The Christmas matins had been sung just before dawn with all the proper ceremonial. The bishop himself, wearing his dalmatic, had chanted St. Matthew’s Genealogy, after being escorted by the acolytes to the rood loft, where candlesticks were elevated above him. It had been a solemn occasion. The King had spent it on his knees, thrilling to the deep gloom of the edifice, the drone of the bishop’s voice, and then the rich chorus of the monkish voices in the
Te Deum
which followed. He loved ritual. It uplifted him, made him feel more than an earthly king, gave him, perhaps, a sense of participation in heavenly rule.

Now the festivities of the day were starting and everything would be done with the refinement and magnificence which the Normans had introduced into such celebrations. The yule log had been dragged in already while gleemen sang the popular carol of the day,
To English Ale and Gascon Wine
, the refrain of which ran:

May joys flow from God above
,
To all those whom Christmas love.

The wassail bowls were ready with the fragrant hot spiced ale and the roasted apples. The meats were making on the spits, pig and boar and goose, and the kitchens were still busy preparing such holiday delicacies as dilligrout and karum pie.

There was no hint of seasonal good cheer, however, about the reception which Earl Gilbert was tendered. Court officials demanded his name (the best-known name in the kingdom) and then refused him admission. Gilbert persisted but was told with curt finality that his presence was not desired. He returned to his own quarters and dispatched a note to the King, complaining bitterly of what had happened.

King Henry received the message in the midst of the festivities. Gleemen were singing in the galleries and everyone was sprawling happily in the warmth of the great fires. “Each must drain his cup of wine, and I the first will toss off mine,” someone had sung as the King waited for the French mystery play to begin.

Henry had now reached his thirties and had become a little stout and florid. He had been letting a habit grow on him of loose talking. With or without provocation his high-pitched voice would suddenly be raised in comment which was as twisted and baseless as it was ill-natured. On this cheerful Christmas Day, with the flames warming his well-turned thighs stretched out before the fire, he lapsed into a most indiscreet mood when the message reached his hand.

“How is it,” he demanded, “that Earl Gilbert turns his heels threateningly upon me?”

Earl Gilbert had turned his heels only when no other course was open to him, but this royal habit of twisting facts was quite familiar to all about the King. Henry had lost his Christmas joviality. He frowned into his cup of wine and continued to talk of the faults of the Marshal family. Finally he turned his attention to the previous incumbent and declared in a bitter voice that Earl Richard had been a “bloody traitor.”

When this was reported to Gilbert he left Winchester in a white fury, and there was never any love lost between the two men thereafter. The King persecuted his marshal, finding fault with him and threatening to dispossess him.
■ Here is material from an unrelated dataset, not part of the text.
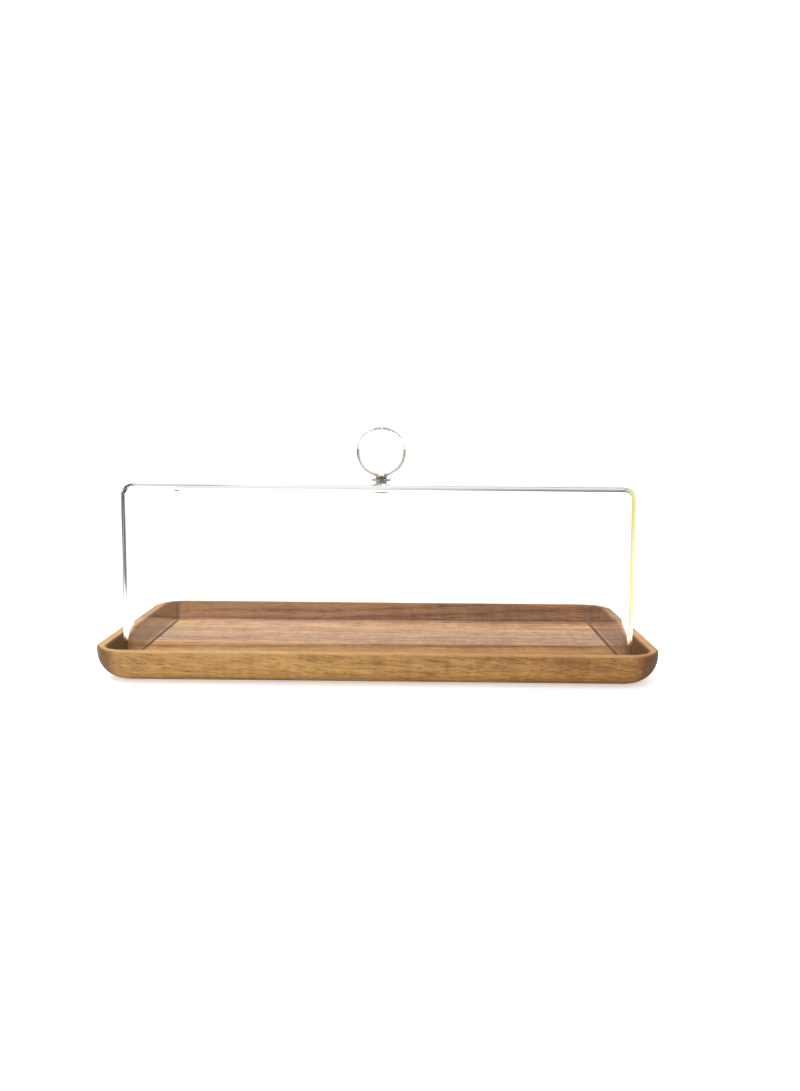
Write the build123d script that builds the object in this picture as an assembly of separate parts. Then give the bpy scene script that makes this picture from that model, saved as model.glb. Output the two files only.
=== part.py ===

He made the occasion of Gilbert’s death a reason for attacking his memory and assailing the rest of the family.

For Gilbert died, and without issue, after a very few years of directing the fortunes of the Marshals. He had been sickly as a boy and on that account had been intended for the Church. All through his life he seemed to feel the need of proving that he had become strong and hard and a true son of his great father; and it was this
which led to his early death. Although Henry had forbidden tournaments on the ground that he did not want his subjects killing each other in sport, Gilbert attended one at Ware and in a spirit of bravado appeared in the lists on an Italian horse which no other man had dared mount. The charger threw him and, his foot catching in the stirrup, he was dragged for some distance. He died from the injuries.

5

Henry went into a tantrum when the fourth son, Walter, came forward to claim the inheritance on Gilbert’s death. He refused to confirm him in the earldom and the hereditary post of marshal, indulging in a tirade which began with the conduct of the Good Knight himself. This was something new. The King had lashed out at all the sons often but had spared hitherto the memory of the man who had put him on the throne.

“Your father William,” he charged, “was tainted with treason. He saved Louis from being taken when in England.” This was a reference to the moderate terms which the old marshal had given the defeated French prince in order to bring the civil war to a close. There had been some criticism then, and the thought had been festering in the King’s mind. Now, for the first time, it had been put into words, a proof of the brevity of the royal memory and Henry’s small capacity for gratitude.